Se afirma, en la mayoría de los discursos públicos, que estamos iniciando la fase de recuperación económica. Otros, por su parte, se preguntan sobre la velocidad de la misma; y, unos terceros, se interrogan sobre el cómo se asentará dicha reactivación. O sea, nadie duda de que entramos en una nueva fase de expansión, una vez superado el período de confinamiento y de restricciones a la movilidad. Hasta tal punto se está en lo cierto que algunos banqueros y banqueras llegan a afirmar que «nuestro país se va a salir del mapa». Sin embargo, hay otros interrogantes que es preciso auscultar. Me refiero a conocer si la recuperación y reactivación van a suponer un incremento de la desigualdad y un aumento de las discriminaciones geográficas.

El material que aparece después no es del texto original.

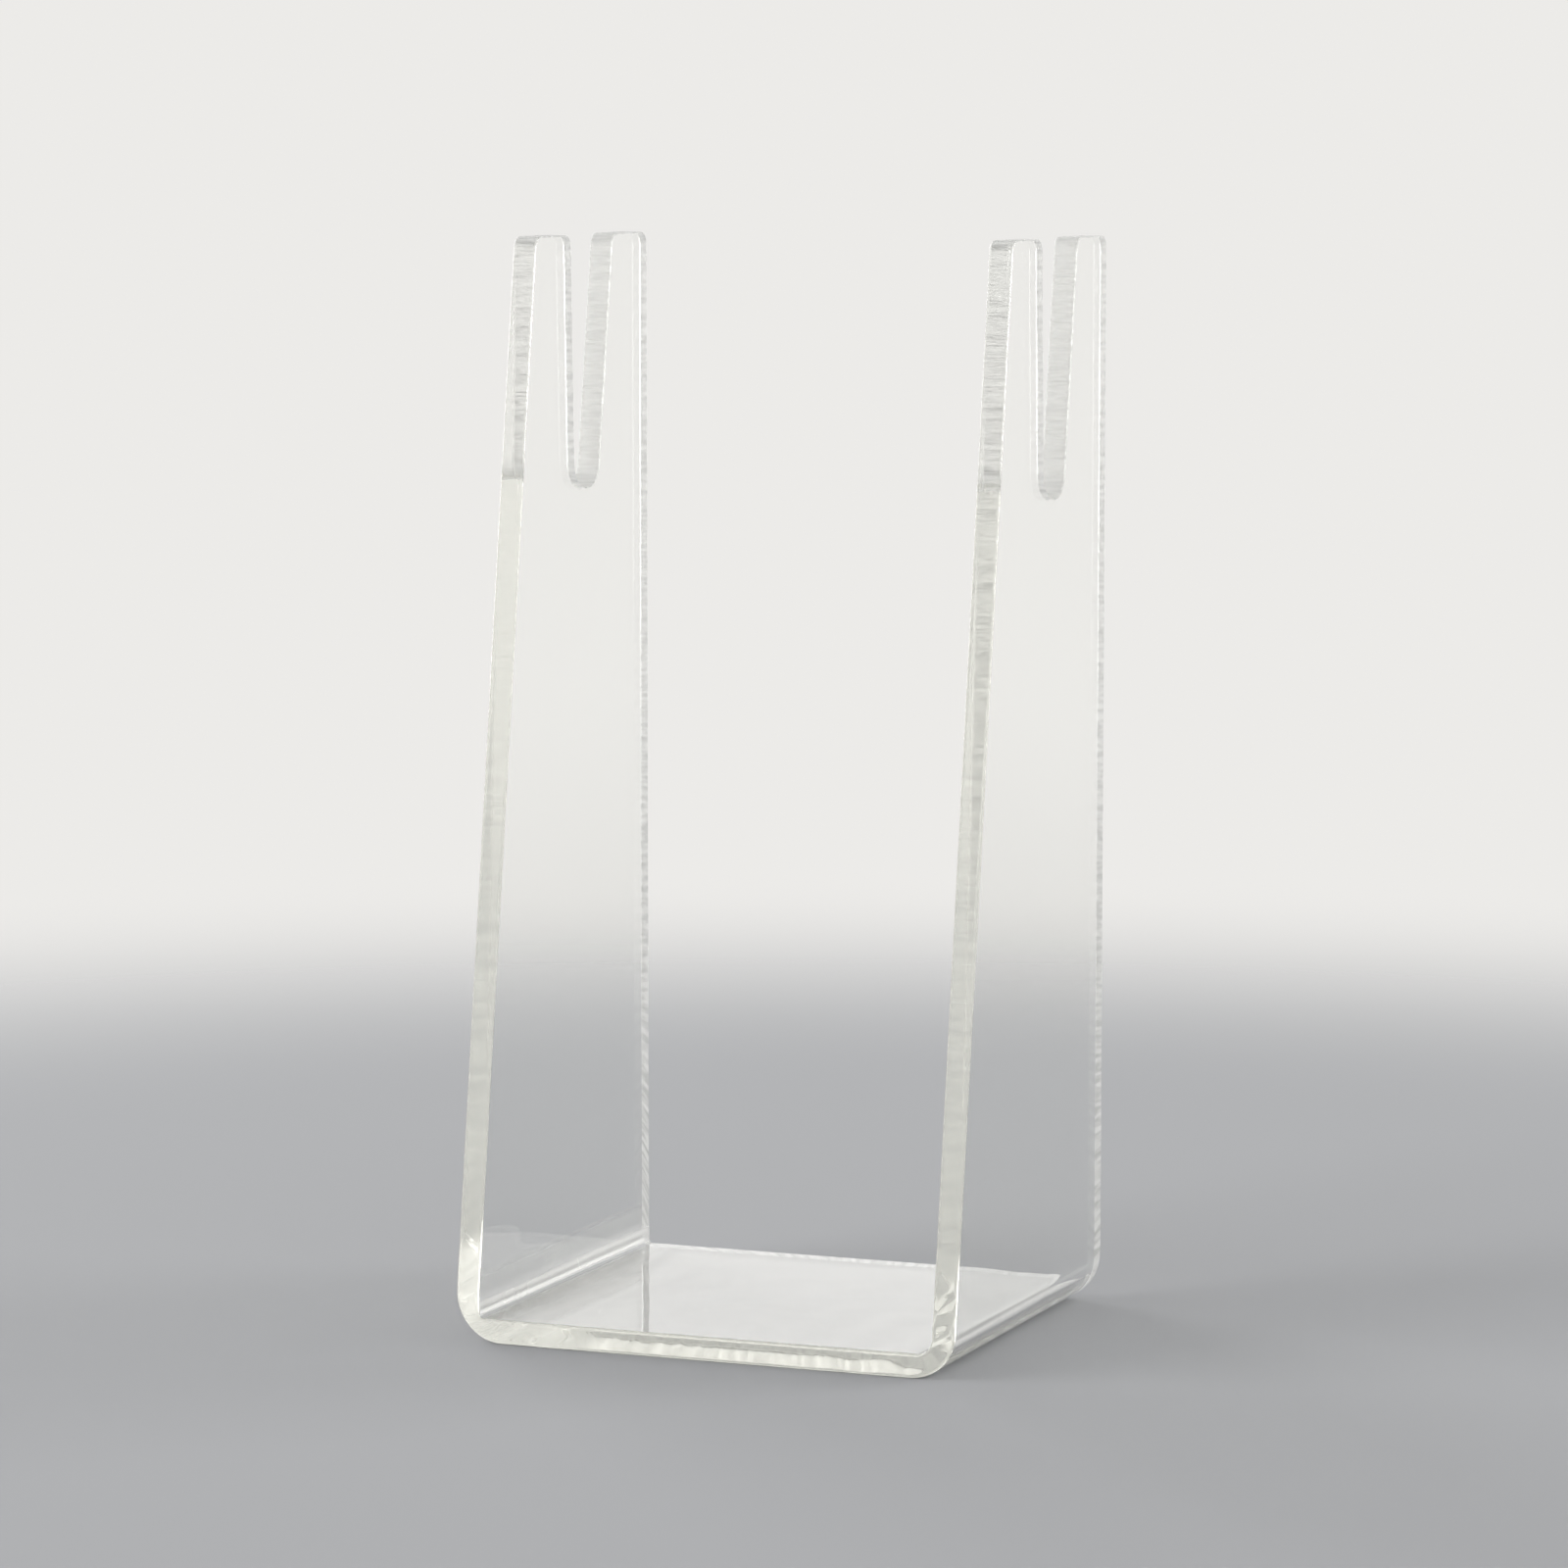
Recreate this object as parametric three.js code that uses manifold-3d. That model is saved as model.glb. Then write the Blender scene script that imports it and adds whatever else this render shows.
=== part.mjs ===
import * as THREE from "three";
import { mergeVertices, toCreasedNormals } from "three/addons/utils/BufferGeometryUtils.js";
import Module from "manifold-3d";

// A small display stand made from one clear acrylic sheet, cut flat and then hot bent into a U.
// Two upright walls rise from the ends of a flat base, and each has a slot that opens at its top.
// Lengths are in millimetres. Z is up, the front faces -Y, and the origin lies on the table
// under the middle of the base.

const wasm = await Module();
wasm.setup();

// The sheet and its bends, which are tighter inside than the sheet is thick, so it thins there
const overallWidth = 61;
const sheetThickness = 2.8;
const outsideBendRadius = 5.6;
const insideBendRadius = 1.2;

// The side outline, the same for both walls: an upright back edge and a front edge that leans back
const baseDepth = 50;
const standHeight = 126;
const frontProngWidth = 10;
const backProngWidth = 10.5;
const tipCornerRadius = 1.5;

// The slot narrows from its mouth down to a rounded seat
const slotMouthWidth = 12;
const slotSeatWidth = 6.6;
const slotSeatRadius = 3.2;
const slotDepth = 29.6;
const slotSeatFromBack = 15;

// How far each extrusion runs past what it is cut by
const cutOverrun = 5;

const arcSteps = 16;
const creaseAngle = Math.PI / 6;

const acrylic = {
  color: 0xf1f4ee,
  roughness: 0.06,
  metalness: 0,
  transparent: true,
  opacity: 0.35,
};

function corner(x, y, radius = 0) {
  return { point: new THREE.Vector2(x, y), radius };
}

// The arc that rounds a corner, tangent to both its sides
function cornerArc(last, { point, radius }, next) {
  const toLast = last.point.clone().sub(point).normalize();
  const toNext = next.point.clone().sub(point).normalize();
  const halfAngle = toLast.angleTo(toNext) / 2;
  const alongSide = radius / Math.tan(halfAngle);
  const bisector = toLast.clone().add(toNext).normalize();
  const centre = point.clone().addScaledVector(bisector, radius / Math.sin(halfAngle));
  const start = point.clone().addScaledVector(toLast, alongSide).sub(centre).angle();
  const end = point.clone().addScaledVector(toNext, alongSide).sub(centre).angle();
  const turnsRight = toLast.cross(toNext) > 0;
  return new THREE.EllipseCurve(centre.x, centre.y, radius, radius, start, end, turnsRight);
}

// A closed outline through the corners, sharp where a corner has no radius
function roundedOutline(corners) {
  const points = corners.flatMap((here, index) => {
    if (here.radius === 0) return [here.point];
    const next = corners[(index + 1) % corners.length];
    return cornerArc(corners.at(index - 1), here, next).getPoints(arcSteps);
  });
  return new THREE.Shape(points);
}

// Front view: the base and both walls, with the outer and inner arc of each bend
function bentSheetOutline() {
  const outer = overallWidth / 2;
  const inner = outer - sheetThickness;
  const top = standHeight + cutOverrun;
  return roundedOutline([
    corner(-outer, top),
    corner(-outer, 0, outsideBendRadius),
    corner(outer, 0, outsideBendRadius),
    corner(outer, top),
    corner(inner, top),
    corner(inner, sheetThickness, insideBendRadius),
    corner(-inner, sheetThickness, insideBendRadius),
    corner(-inner, top),
  ]);
}

// Side view: a wall with its two prongs, the slot between them, and a front edge that is upright
// as high as the bend reaches and leans back above it
function sideOutline() {
  const back = baseDepth / 2;
  const mouthBack = back - backProngWidth;
  const mouthFront = mouthBack - slotMouthWidth;
  const seatBack = back - slotSeatFromBack;
  const seatFront = seatBack - slotSeatWidth;
  const seat = standHeight - slotDepth;
  return roundedOutline([
    corner(-back, -cutOverrun),
    corner(back, -cutOverrun),
    corner(back, standHeight, tipCornerRadius),
    corner(mouthBack, standHeight, tipCornerRadius),
    corner(seatBack, seat, slotSeatRadius),
    corner(seatFront, seat, slotSeatRadius),
    corner(mouthFront, standHeight, tipCornerRadius),
    corner(mouthFront - frontProngWidth, standHeight, tipCornerRadius),
    corner(-back, outsideBendRadius),
  ]);
}

// An outline pushed out evenly to both sides, its own x, y and z turned to the three directions
function extruded(outline, length, directions) {
  const geometry = new THREE.ExtrudeGeometry(outline, { depth: length, bevelEnabled: false });
  geometry.translate(0, 0, -length / 2);
  return geometry.applyMatrix4(new THREE.Matrix4().makeBasis(...directions));
}

function solidFrom(geometry) {
  geometry.deleteAttribute("normal");
  geometry.deleteAttribute("uv");
  const merged = mergeVertices(geometry);
  const mesh = new wasm.Mesh({
    numProp: 3,
    vertProperties: new Float32Array(merged.attributes.position.array),
    triVerts: new Uint32Array(merged.index.array),
  });
  return new wasm.Manifold(mesh);
}

function geometryFrom(solid) {
  const mesh = solid.getMesh();
  const geometry = new THREE.BufferGeometry();
  geometry.setAttribute("position", new THREE.BufferAttribute(mesh.vertProperties, mesh.numProp));
  geometry.setIndex(new THREE.BufferAttribute(mesh.triVerts, 1));
  return toCreasedNormals(geometry, creaseAngle);
}

// The bent sheet is what the front view, run through from front to back, and the side view,
// run through from wall to wall, have in common
function bentStand() {
  const x = new THREE.Vector3(1, 0, 0);
  const y = new THREE.Vector3(0, 1, 0);
  const z = new THREE.Vector3(0, 0, 1);
  const throughDepth = extruded(bentSheetOutline(), baseDepth + 2 * cutOverrun, [x, z, y.clone().negate()]);
  const throughWidth = extruded(sideOutline(), overallWidth + 2 * cutOverrun, [y, z, x]);
  const stand = solidFrom(throughDepth).intersect(solidFrom(throughWidth));
  const mesh = new THREE.Mesh(geometryFrom(stand), new THREE.MeshStandardMaterial(acrylic));
  mesh.name = "bent_acrylic_stand";
  return mesh;
}

const stand = new THREE.Group();
stand.add(bentStand());

export default stand;
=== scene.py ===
import math

import bmesh
import bpy
import numpy as np
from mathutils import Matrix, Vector


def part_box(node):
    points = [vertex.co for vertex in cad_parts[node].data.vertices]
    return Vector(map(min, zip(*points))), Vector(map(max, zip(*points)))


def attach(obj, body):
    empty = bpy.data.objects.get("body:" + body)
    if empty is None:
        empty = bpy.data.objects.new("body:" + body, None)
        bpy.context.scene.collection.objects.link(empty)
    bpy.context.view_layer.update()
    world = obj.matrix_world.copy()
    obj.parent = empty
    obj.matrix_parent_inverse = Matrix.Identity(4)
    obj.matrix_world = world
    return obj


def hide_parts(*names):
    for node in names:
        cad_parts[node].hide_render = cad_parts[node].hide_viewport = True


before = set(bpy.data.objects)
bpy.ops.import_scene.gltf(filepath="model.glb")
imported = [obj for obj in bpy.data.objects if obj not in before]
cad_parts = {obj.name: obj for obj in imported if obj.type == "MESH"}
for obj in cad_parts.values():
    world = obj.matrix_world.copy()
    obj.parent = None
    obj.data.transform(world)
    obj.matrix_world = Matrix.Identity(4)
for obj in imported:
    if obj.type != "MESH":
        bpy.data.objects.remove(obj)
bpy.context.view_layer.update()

# A clear acrylic display stand: one sheet, laser cut flat and hot bent into a U.
# Metres, Z up, the front towards -Y. The sheet is worked out flat first, as p along its length
# from the middle of the base, y across it and n into it from the outer face, and then bent.

mm = 0.001
standNode = "bent_acrylic_stand"
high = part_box(standNode)[1]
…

Recientemente se han publicado varios estudios sobre el tema. Los datos, hasta el momento, no dejan de sorprendernos. En uno de ellos se dice que el número de ultra-ricos (los que poseen más de 100 millones de dólares) han aumentado en el último año un 24 %. Y, en sentido contrario, más del 50 % de la población mundial no sobrepasa los 10.000 dólares de renta y riqueza. Otro, referido a España, refleja que el porcentaje del 50 % de la población con menores remuneraciones respecto al 10 % con mayores ingresos se ha incrementado en el período 2007-2017 (6,3 veces) respecto al tramo 2000-2007 (2,7 veces). Por otro lado, un nuevo trabajo coordinado por Blanchard y Tirole, premios Nobel de economía, insinúa que la actual salida de la crisis va acompañada de una creciente deslocalización productiva, de diferentes accesos a la formación y a las tecnologías, de distintos empleos de calidad, y de disímiles emplazamientos de la población. Esto es, las políticas públicas solo se están posicionando sobre las supresiones de empleos; pero apenas han mostrado énfasis en el comercio, en la competencia leal o en las medidas de calidad del empleo. De ahí, la constatación del dumping social y del outsourcing. O sea, la desigualdad no se manifiesta, únicamente, en términos de rentas y de patrimonio, sino en las dimensiones de salud, enseñanza, movilidad y acceso al trabajo de calidad. En suma, la inequidad es creciente; abriendo una gran brecha entre la sociedad y una fractura territorial ante los cambios tecnológicos y logísticos.
¿Quiere ello decir que los estímulos a la economía puestos en práctica con motivo de la pandemia (ya san presupuestarios, ya sean monetarios) han supuesto un incremento de las ayudas discriminatorias y una acentuación de las desigualdades? ¿Quiere decir, también, que no se tuvieron en cuenta mecanismos de compensación para evitar que solo los grandes y poderosos fueran los máximos beneficiarios de las ayudas públicas?
Quizá estas preguntas molesten a los gobernantes. Pero, sin duda, están en las tertulias de los bares, hospitales, pymes y centros de enseñanza. ¿Por qué? Porque estamos más preocupados de engrasar una economía que de procurar que dicho proceso de activación sea más responsable y cohesivo, tanto social como territorialmente. Quizá, porque nos preocupa en demasía un guarismo con el que epatar a los rivales; y tenemos menos interés en configurar una sociedad más solidaria. En suma, apenas queremos cambiar el modelo de producción y consumo; de reproducción y acumulación; de gestión y de rendición de cuentas. Y, claro está, sin estas premisas cualquier acción, medida o política no es más que una sucesión de reglamentos; pero no de pautas de cambio y de anticipación al futuro. Y eso, al final, se paga.